More on the corner-vector construction for spherical designs
Kenji Tanino, Tomoki Tamaru, Masatake Hirao, Masanori Sawa
TL;DR
The paper generalizes the classical corner-vector construction to a broad class of weighted spherical designs built from $B_n$-orbits of generalized corner vectors, establishing a uniform upper bound $t\le 15$ on the design degree for $n\ge 4$ using a hybrid argument that combines cross-ratio analysis, Xu’s simplex correspondence, and Hilbert-identity techniques.
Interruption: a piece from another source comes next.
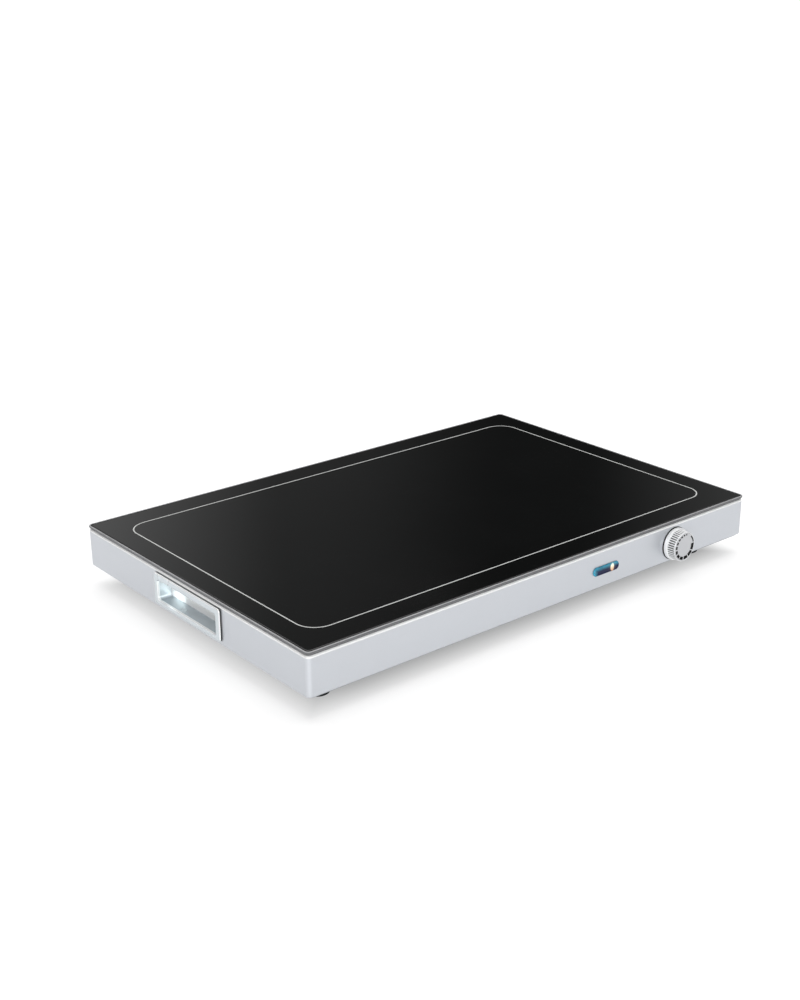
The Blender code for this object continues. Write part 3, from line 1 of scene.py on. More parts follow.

It provides detailed characterizations and finite classifications for designs with one or two proper orbits, including notable $7$-designs and $9$-designs, and constructs higher-orbit examples (up to $11$ and $13$-designs on $ S^3$) while posing open questions about larger-degree designs. Throughout, the work highlights algebraic–geometric methods (polynomial invariants, Gröbner bases) and reveals deep connections to lattice theory, including shells of the Barnes–Wall and Leech lattices, suggesting lattice–design–code correspondences. These results advance constructive design theory in higher dimensions and link combinatorial designs to explicit lattice constructions with potential numerical and coding applications.
Abstract
This paper explores a full generalization of the classical corner-vector method for constructing weighted spherical designs, which we call the {\it generalized corner-vector method}. First we establish a uniform upper bound for the degree of designs obtained from the proposed method. Our proof is a hybrid argument that employs techniques in analysis and combinatorics, especially a famous result by Xu(1998) on the interrelation between spherical designs and simplical designs, and the cross-ratio comparison method for Hilbert identities introduced by Nozaki and Sawa(2013). We extensively study conditions for the existence of designs obtained from our method, and present many curious examples of degree $7$ through $13$, some of which are, to our surprise, characterized in terms of integral lattices.